Both leaders bring undeniable strengths to the table. Siddaramaiah represents experience, governance, and a social coalition that has historically benefited the Congress. DK Shivakumar, meanwhile, represents organisational energy, aggressive politics, and political management. Within the party, he is often viewed as the dependable troubleshooter capable of keeping the organisation functioning during difficult times. The problem is not the existence of two strong leaders. The problem is the inability of the party leadership to clearly define how both leaders fit into the future structure of power. Earlier signals suggested that DK Shivakumar might eventually get an opportunity to lead the state. Those signals now appear uncertain. The high command once again seems trapped in hesitation.

This indecision is dangerous because politics does not wait. Time is never neutral. Delay almost always benefits the opponent. Uncertainty at the top filters down rapidly. Workers begin forming camps. Rivalries deepen. Authority weakens. By the time Karnataka heads into the next Assembly election, unresolved tensions could become a serious liability for the Congress. There is also a generational dimension to this debate. Many within the party believe DK Shivakumar represents the future. His style is more combative, more aggressive, and arguably more aligned with the current political mood of the country. Siddaramaiah, while respected for his administrative experience, represents continuity with an older political approach. Neither model is inherently wrong. But the Congress appears unable to decide which direction it truly wants to embrace.

This broader drift now defines the party nationally. The Congress frequently builds momentum only to squander it. It raises expectations and then fails to meet them. It gets close to victory and then retreats at the decisive moment. “Pulling defeat from the jaws of victory” has increasingly become associated with the party. Why does this continue to happen? One reason lies in structure. The Congress still functions through an overly centralised high-command culture. State leaders often wait endlessly for approval from Delhi instead of acting decisively on the ground. This slows responses and weakens political momentum. A second reason lies in unmanaged ambition. Political ambition is natural and even necessary. But when ambition is not balanced through timely decisions, it turns into rivalry. Rivalry without resolution eventually leads to paralysis.

A third reason is the absence of a coherent narrative. Too often, voters remain unsure about what the Congress stands for in a specific election. Local concerns get mixed with vague national positioning. Messaging becomes cluttered, inconsistent, and uninspiring. The Kerala victory demonstrates that the Congress is not politically irrelevant. It can still mobilise support and win elections under the right circumstances. This is why Karnataka matters so profoundly. The state presents the Congress with an opportunity to prove that it can still act decisively - an opportunity to demonstrate that leadership conflicts can be resolved before they become destructive, and an opportunity to show that it can protect and strengthen what remains of its political map.

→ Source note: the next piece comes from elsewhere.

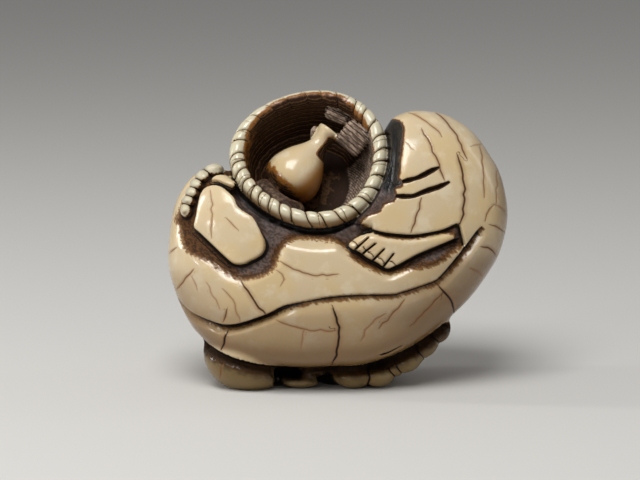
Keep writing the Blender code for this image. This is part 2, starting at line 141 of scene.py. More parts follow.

The solution itself is not particularly complicated. The party must settle the leadership question early. It must clearly define roles. It must prevent factional warfare from spilling into public view. Above all, it must project unity and confidence. Politics ultimately rewards those who act with clarity and conviction. It punishes hesitation. Right now, hesitation remains the Congress party’s biggest enemy.

The writer is a political analyst, entrepreneur and television personality; Views presented are personal.